By the Stirling's approximation : $\ln(y!)\sim y \ln(y)-y+O(\ln(y))$

$$\sum_{k=1}^{x+1} \ln(2k-1)= x (\ln(x)+\ln(2)-1)+O(\ln(x))$$

$$\left|\sum_{k=1}^{2n+1}(-1)^{k+1} k \ln(k)\right|\sim n \ln(2n)+O(\ln(n))$$ In the same way we can estimate $$\left|\sum_{k=1}^{2n+1}(-1)^{k+1}k \ln(\ln(k))\right|= n\ln(\ln(2n))+O\left(\ln(\ln(n))\right)$$ and $$\left| \sum_{k=1}^{2n+1} (-1)^{k+1}k\right|=n+1$$

$$ \left|\sum_{k=1}^{2n+1}(-1)^{k+1}p_k\right|=n\Big( \ln(2n)+\ln(\ln(2n)-1\Big)+O\left(\frac{n \ln\ln(n)}{\ln(n)}\right) $$

enter image description here

or in other words

$$ \left|\sum_{k=1}^{N}(-1)^{k+1}p_k\right|=\frac{N}{2}\Big( \ln(N)+\ln(\ln(N)-1\Big)+O\left(\frac{N \ln\ln(N)}{\ln(N)}\right) .$$

Basically this means that the absolute value of the sum oscillates around $\frac{P_N}{2}$

$$S(x)=\left|\sum_{k=1}^{x}(-1)^{k+1}p_k\right|-\frac{p_x}{2}$$ Therefore the function $S(x)$ will have no limit for $x \to\infty$ but will oscillate around the abscissa axis as if it were a sound wave. Who knows, maybe there is some way to code the $S$ function in some music software to know how the prime numbers sounds like.

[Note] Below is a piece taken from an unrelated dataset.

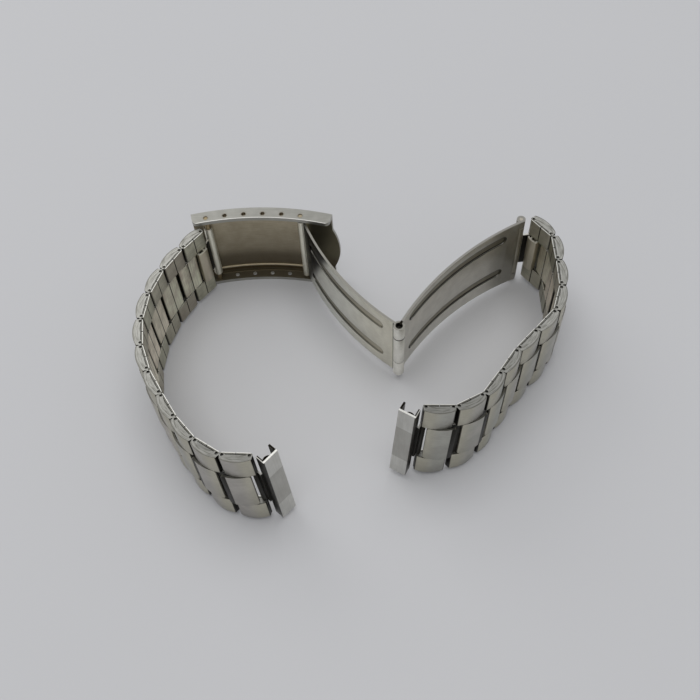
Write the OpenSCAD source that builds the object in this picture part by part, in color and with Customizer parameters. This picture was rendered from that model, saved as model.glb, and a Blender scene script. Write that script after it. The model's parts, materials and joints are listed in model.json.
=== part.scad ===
// Steel watch bracelet of folded links, 20 mm at the lugs, standing on one edge
// with its folding clasp open. X runs along the clasp cover, Y points away from
// the wrist and Z points up. The origin is on the outer face of the cover's lower
// side, midway between the third and the fourth adjustment hole.

/* [Strand widths] */
// Width of the strand at the watch
lug_w = 20; // [19:0.1:20.4]
// Width of the strand at the clasp
clasp_w = 17; // [16.4:0.1:17.6]
// Width of the centre shells at the watch
lug_centre_w = 10; // [9:0.1:11]
// Width of the centre shells at the clasp
clasp_centre_w = 8.6; // [8:0.1:9.4]

/* [Links] */
// Distance between the two pins of one outer link
pin_span = 4.4; // [4.2:0.05:4.6]
// Distance between the two pins of one inner link
pin_gap = 1.15; // [1.1:0.05:1.4]
// Radius of an outer link's round ends, which is also the pins' height over its inner face
end_r = 0.5; // [0.46:0.01:0.51]
// Thickness of an outer link at its crown
crown_h = 1.85; // [1.8:0.05:2]
// Radius of the crown along the strand
crown_r = 6; // [5.6:0.1:7]
// Radius of an outer link's corners under the crown
crown_corner = 0.3; // [0.25:0.05:0.4]
// Set-back of an outer link's end walls from its round ends
wall_back = 0.09; // [0.07:0.01:0.12]
// Thickness of the folded sheet
sheet_t = 0.35; // [0.3:0.01:0.4]
// Width of the slit between the folded layers
slit_w = 0.1; // [0.06:0.01:0.14]
// Width of the seam where the folded sheet meets
seam_w = 0.12; // [0.08:0.01:0.2]
// Radius of the link pins
pin_r = 0.25; // [0.22:0.01:0.26]
// Radial play of an inner link on its pins
pin_play = 0.08; // [0.07:0.01:0.09]
// Reach of an inner link past its pins
wing = 1.95; // [1.8:0.05:2]
// Thickness of an inner link
wing_t = 0.96; // [0.94:0.01:0.98]
// Length of a centre shell
cap_len = 5; // [4.8:0.05:5.1]
// Shift of a centre shell towards the clasp
cap_shift = 0.9; // [0.8:0.05:1]
// Radius of a centre shell's crown
cap_r = 7; // [6.5:0.1:8]
// Height of a centre shell's crown over the outer links'
cap_rise = 0.2; // [0.2:0.01:0.3]
// Radius of a centre shell's corners
cap_corner = 0.5; // [0.3:0.05:0.7]
// Reach of the first row's inner shell past the pins towards the wrist
shell_bulge = 1.2; // [1.15:0.05:1.3]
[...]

enter image description here


Mathematicians believe that It should by asymptotic to $\frac{p_x}{2}$ but its not proven, the best unconditional lower bound is $\frac{p_x}{64}$ and the conditional lower bound is $\frac{p_x}{8}$ assuming Hardy-Littlewood conjecture.

The problem with your analysis is that if $f(x) \sim g(x)$ that does not mean that $ |\sum \limits_{k=1}^{n} (-1)^{k} f(k) | \sim |\sum \limits_{k=1}^{n} (-1)^{k} g(k) |$ for instance $f(x)=x+(-1)^{\lfloor x \rfloor} \sqrt{x}$ and $g(x)=x$

And so $ |\sum \limits_{k=1}^{n} (-1)^k g(k)| \sim \frac{n}{2} \not \sim \frac{n \sqrt{n}}{6} \sim |\sum \limits_{k=1}^{n} (-1)^k f(k)|$

The summation in this question boils down to the gap between consecutive primes $g_k$ which we don't know that much about it.